Neale Pickett neale@woozle.org
06 Sep 2002 16:50:19 -0700


I hacked up something to turn WordInfo into a tuple before pickling, and
then turn the tuple back into WordInfo right after unpickling.  Without
this hack, my database was 21549056 bytes.  After, it's 9945088 bytes.
That's a 50% savings, not a bad optimization.

So my question is, would it be too painful to ditch WordInfo in favor of
a straight out tuple?  (Or list if you'd rather, although making it a
tuple has the nice side-effect of forcing you to play nice with my
DBDict class).

I hope doing this sort of optimization isn't too far distant from the
goal of this project, even though README.txt says it is :)

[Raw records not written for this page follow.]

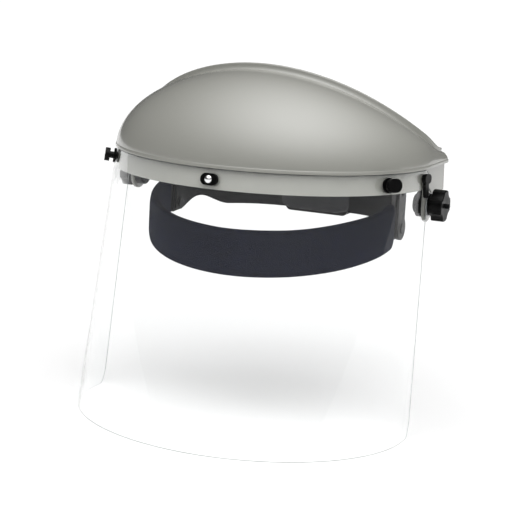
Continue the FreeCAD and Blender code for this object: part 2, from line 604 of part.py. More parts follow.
# ---- build -----------------------------------------------------------------------------------
def main():
    save("crown", crown())
    save("window", window())
    front_stud()
    turn_stud()
    rear_stud()
    pivot()
    arm()
    headband()
    straps()
    top_straps()
    ratchet()
    os.makedirs("parts", exist_ok=True)
    for name in sorted(SOLIDS):
        shape = SOLIDS[name].Solids[0]
        print(name, len(SOLIDS[name].Solids), shape.isValid(), round(shape.Volume / 1000.0, 2))
        shape.exportStep("parts/" + name + ".step")


main()
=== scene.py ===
"""Face shield in its finishes: glossy crown, clear window, fabric sweatband, moulded headgear.

Laid out as an add-on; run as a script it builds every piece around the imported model.
"""

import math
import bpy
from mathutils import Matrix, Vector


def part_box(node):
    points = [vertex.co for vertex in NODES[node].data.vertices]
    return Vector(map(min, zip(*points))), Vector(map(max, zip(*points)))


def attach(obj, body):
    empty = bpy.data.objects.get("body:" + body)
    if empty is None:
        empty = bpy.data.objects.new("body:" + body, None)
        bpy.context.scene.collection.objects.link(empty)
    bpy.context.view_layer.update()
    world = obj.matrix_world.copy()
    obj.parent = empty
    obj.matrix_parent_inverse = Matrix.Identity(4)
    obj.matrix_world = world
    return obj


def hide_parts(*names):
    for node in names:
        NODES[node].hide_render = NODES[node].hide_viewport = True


bl_info = {
    "name": "Face Shield",
    "version": (1, 0, 0),
    "blender": (4, 5, 0),
    "location": "3D View > Sidebar > Face Shield",
    "description": "Builds a face shield with crown, clear window and ratchet headgear",
    "category": "Add Mesh",
}

import bmesh
import bpy
import numpy as np
from mathutils import Matrix, Vector

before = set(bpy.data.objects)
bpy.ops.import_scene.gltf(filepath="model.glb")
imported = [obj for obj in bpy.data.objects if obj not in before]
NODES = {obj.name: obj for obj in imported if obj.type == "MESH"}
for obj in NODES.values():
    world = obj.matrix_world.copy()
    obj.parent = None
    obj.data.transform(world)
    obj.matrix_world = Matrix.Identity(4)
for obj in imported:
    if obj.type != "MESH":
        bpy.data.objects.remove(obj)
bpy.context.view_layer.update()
MM = 0.001


def middle(node):
    """Middle of a node's box."""
    low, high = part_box(node)
    return (Vector(low) + Vector(high)) / 2.0


PIVOT = middle("pivot_washer_left")               # the bolt's axis runs along X through here
SHIFT = PIVOT.y - 0.025                            # frame origin against the wall's own origin

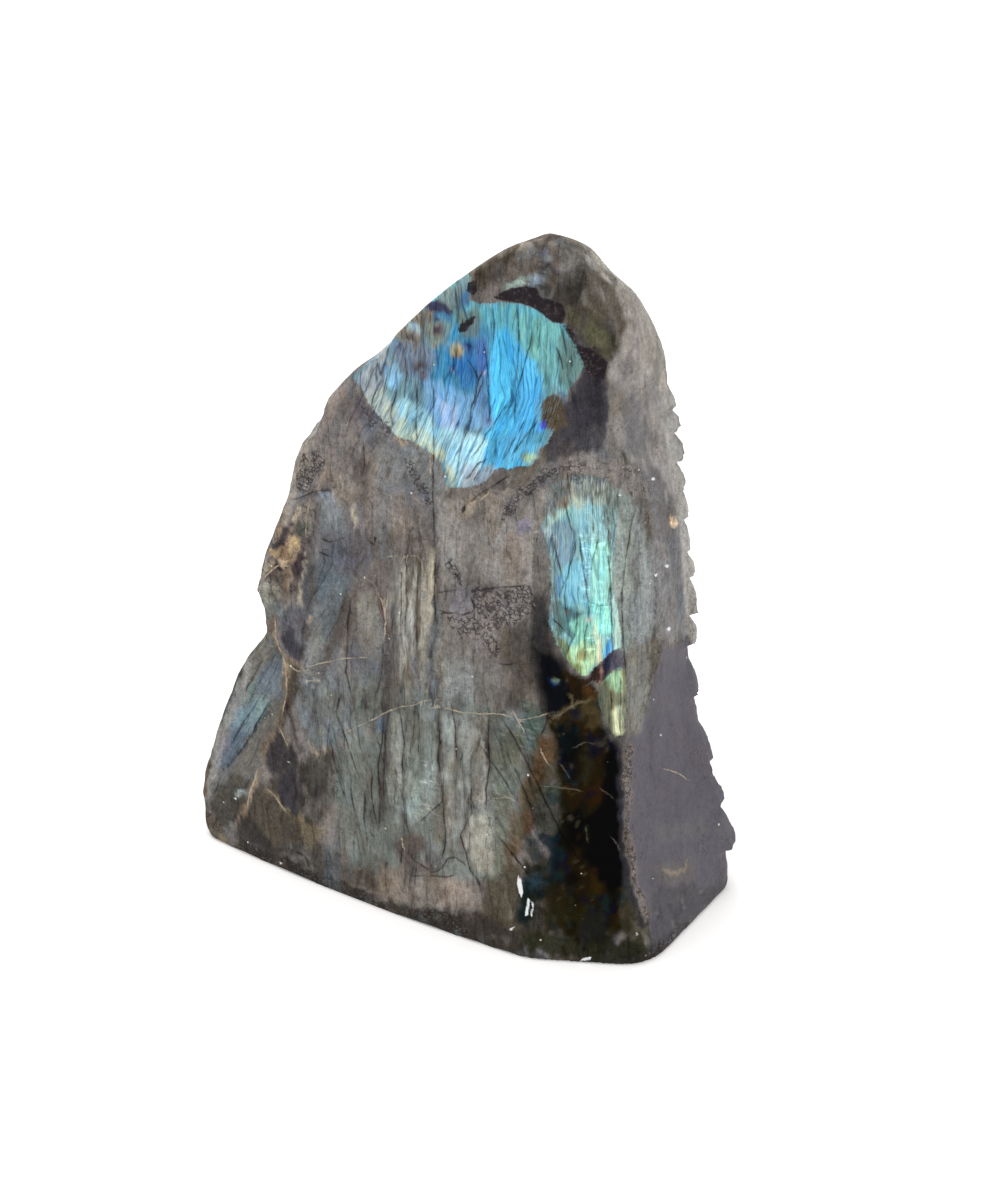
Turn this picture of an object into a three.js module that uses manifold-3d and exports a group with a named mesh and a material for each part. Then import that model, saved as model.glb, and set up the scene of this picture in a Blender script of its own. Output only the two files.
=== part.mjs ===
// A semi-polished chunk of labradorite that stands on a sawn base. Millimetres, +Z up, polished front towards -Y.
// The front is ground and polished, the right side is honed, and the back and the left side are broken rock.
// The chunk is lofted through five edges that run from the base to the crest. Slabs and chips are then broken
// out of the back and the left side, and the base is sawn flat.
import * as THREE from "three";
import { ImprovedNoise } from "three/addons/math/ImprovedNoise.js";
import { mergeVertices } from "three/addons/utils/BufferGeometryUtils.js";
import Module from "manifold-3d";

// ---- Driving dimensions ----

const FRONT_FOOT_Y = -34; // the front plane where it meets the base
const FRONT_LEAN = Math.tan(THREE.MathUtils.degToRad(12)); // how far the front leans back per mm of height
const RIDGE_FOOT_Y = -21.5; // the ridge between the polished front and the honed side
const RIDGE_LEAN = 0.187;
const BACK_FOOT_Y = 16;
const BACK_LEAN = 0.05;
const CREST_DROP = 17; // how much lower the crest is at the back than at the front
const CREST_START = 112; // the height where the sections begin to tip back
const CREST_END = 166;
const CREST_ROLL = 7; // the polished front rolls over the crest with this radius
const CREST_TOP = 167.4;

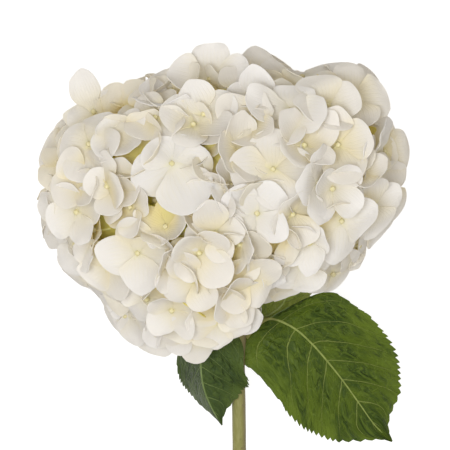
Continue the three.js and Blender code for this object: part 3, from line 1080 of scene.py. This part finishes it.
        def shape() -> dict[str, float | list[float]]:
            """Returns the next draws for a floret's cup and waves."""
            return {"cup": draw(), "waves": [draw() for _ in range(4)]}

        made = []
        for x, y, east, north, spin, length in self.front:
            facing = Vector((east, north, math.sqrt(1 - east**2 - north**2)))
            centre = self.form.over(x, y) + self.middle() + facing * self.lifts[2]
            made.append(Floret(centre, facing, math.radians(spin), length, **shape()))
        for number, fan in ((0, self.largest), (len(self.front) - 1, self.lone)):
            made[number].sepals = len(fan)
            made[number].fan = fan
        made[len(self.front) - 1].limit = self.lone_limit
        for x, y, spin, length in self.resting:
            shape()
            centre = Vector((x, y, self.rest_level))
            down = Vector((0.0, 0.0, -1.0))
            made.append(Floret(centre, down, math.radians(spin), length, cup=0.6, waves=[0.7] * 4))
        for i in range(self.spiral):
            out = self._spiral_way(i, self.spiral)
            offset = out / self.form.level(out)
            lift = self.lifts[i % 3] + draw() - 0.5
            lean = Vector([2 * (draw() - 0.5) * math.tan(math.radians(self.lean_deg)) for _ in range(3)])
            spin = draw() * math.pi
            length = lerp(*self.lengths, draw())
            drawn = shape()
            centre = offset + self.middle()
            if self._crowded(centre, made) or self._near_stem(out):
                continue
            calm = smoothstep(centre.z, 0, self.calm_height)
            facing = self.form.normal(offset)
            centre = centre + facing * (lift * calm)
            facing = (facing + lean * calm).normalized()
            made.append(Floret(centre, facing, spin, length, **drawn))
        return made

    def _spiral_way(self, number: int, count: int) -> Vector:
        """Returns the direction of one of the points that are spread evenly over a ball.

        Args:
            number: Which of them, from the crown down.
            count: How many there are.

        Returns:
            The direction.
        """
        crown = 1 - (2 * number + 1) / count
        around = math.sqrt(1 - crown**2)
        return Vector(
            (around * math.cos(number * GOLDEN_ANGLE), crown, around * math.sin(number * GOLDEN_ANGLE))
        )

    def florets_between(self) -> list[Floret]:
        """Returns the florets that stand between the outer ones on the side seen first."""
        rng = random.Random(self.seed)
        made = []
        for x, y, east, north, spin, length, cup, lift in self.between:
            facing = Vector((east, north, math.sqrt(max(0.0, 1 - east**2 - north**2))))
            centre = self.form.over(x, y) + self.middle() + facing * lift
            waves = [rng.random() for _ in range(4)]
            made.append(Floret(centre, facing, math.radians(spin), length, cup, waves))
        return made

    def buds(self) -> list[Floret]:
        """Returns the buds in the hollows, as florets with no sepals."""
        rng = random.Random(self.buds_each)
        made = []
        for x, y, radius in self.hollows:
            for _ in range(self.buds_each):
                way = rng.uniform(0, 2 * math.pi)
                reach = radius * math.sqrt(rng.random())
                offset = self.form.over(x + reach * math.cos(way), y + reach * math.sin(way))
                centre = self.middle() + offset * rng.uniform(*self.bud_levels)
                made.append(Floret(centre, self.form.normal(offset), 0.0, 0.0, 0.0, [0.0] * 4, sepals=0))
        return made

    def _over_hollow(self, centre: Vector) -> bool:
        """Says whether a place lies in a hollow of the upper side."""
        if centre.z < self.form.centre[2]:
            return False
        return any(math.hypot(centre.x - x, centre.y - y) < radius for x, y, radius in self.hollows)

    def _crowded(self, centre: Vector, made: Sequence[Floret]) -> bool:
        """Says whether a floret would stand too near another, or over the leaf stalks."""
        x, y, radius = self.leaf_gap
        if math.hypot(centre.x - x, centre.y - y) < radius:
            return True
        return any((other.centre - centre).length < self.spacing for other in made)

    def _near_stem(self, out: Vector) -> bool:
        """Says whether a direction from the middle of the head runs into the stem."""
        return out.angle(self.stem_way()) < math.radians(self.stem_clearance_deg)

    def layer_florets(self, layer: Layer) -> list[Floret]:
        """Returns the florets of a layer below the outer one, which fill the gaps in it.

        Args:
            layer: The layer.

        Returns:
            Its florets, without those that the stem, the leaves or a hollow keep clear.
        """
        setting = layer.value
        rng = random.Random(self.seed + setting.count)
        made = []
        for i in range(setting.count):
            out = self._spiral_way(i, setting.count)
            offset = out * (rng.uniform(*setting.levels) / self.form.level(out))
            centre = offset + self.middle()
            lean = Vector([rng.uniform(-setting.lean, setting.lean) for _ in range(3)])
            facing = (self.form.normal(offset) + lean).normalized()
            spin = rng.uniform(0, math.pi)
            length = rng.uniform(*setting.lengths)
            waves = [rng.random() for _ in range(4)]
            cup = rng.uniform(*setting.cups)
            x, y, radius = self.leaf_gap
            over_leaves = math.hypot(centre.x - x, centre.y - y) < radius
            if self._near_stem(out) or (over_leaves and layer is Layer.MIDDLE):
                continue
            if layer is Layer.MIDDLE and self._over_hollow(centre):
                continue
            floret = Floret(centre, facing, spin, length, cup, waves)
            floret.fineness = self.layer_fineness
            floret.deep = setting.deep
            floret.limit = self.layer_limit
            made.append(floret)
        return made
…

Diff attached.  I'm not comfortable checking this in, since I don't
really like how it works (I'd rather just get rid of WordInfo).  But I
guess it proves the point :)

Neale

---8<---
? classifier.pyc
? d
? ham.db
? ham.pickle
? ham.spamoracle
? hammie.pyc
? timtoken.pyc
Index: hammie.py
===================================================================
RCS file: /cvsroot/spambayes/spambayes/hammie.py,v
retrieving revision 1.5
diff -u -r1.5 hammie.py
--- hammie.py	6 Sep 2002 20:48:29 -0000	1.5
+++ hammie.py	6 Sep 2002 23:48:34 -0000
@@ -1,7 +1,8 @@
 #! /usr/bin/env python
 
 # A driver for the classifier module.  Currently mostly a wrapper around
-# existing stuff.
+# existing stuff.  Neale Pickett <neale@woozle.org> is the person to
+# blame for this.
 
 """Usage: %(program)s [options]
 
@@ -36,6 +37,7 @@
 import errno
 import anydbm
 import cPickle as pickle
+from types import *
 
 program = sys.argv[0]
 
@@ -69,11 +71,24 @@
 
     def __getitem__(self, key):
         if self.hash.has_key(key):
-            return pickle.loads(self.hash[key])
+            val = pickle.loads(self.hash[key])
+            # XXX: kludge kludge kludge.  There's a more elegant
+            # solution, but this proves the concept for the time being.
+            if type(val) == TupleType \
+                   and len(val) == len(classifier.WordInfo.__slots__):
+                # How does pickle pull this off?
+                w = classifier.WordInfo(0)
+                w.__setstate__(val)
+                val = w
+            return val
         else:
             raise KeyError(key)
 
-    def __setitem__(self, key, val): 
+    def __setitem__(self, key, val):
+        # XXX: This has got to go when the __getitem__ kludge is cleaned
+        # up
+        if isinstance(val, classifier.WordInfo):
+            val = val.__getstate__()
         v = pickle.dumps(val, 1)
         self.hash[key] = v
 
@@ -84,7 +99,7 @@
         k = self.hash.first()
         while k != None:
             key = k[0]
-            val = pickle.loads(k[1])
+            val = self.__getitem__(key)
             if key not in self.iterskip:
                 if fn:
                     yield fn((key, val))

---8<---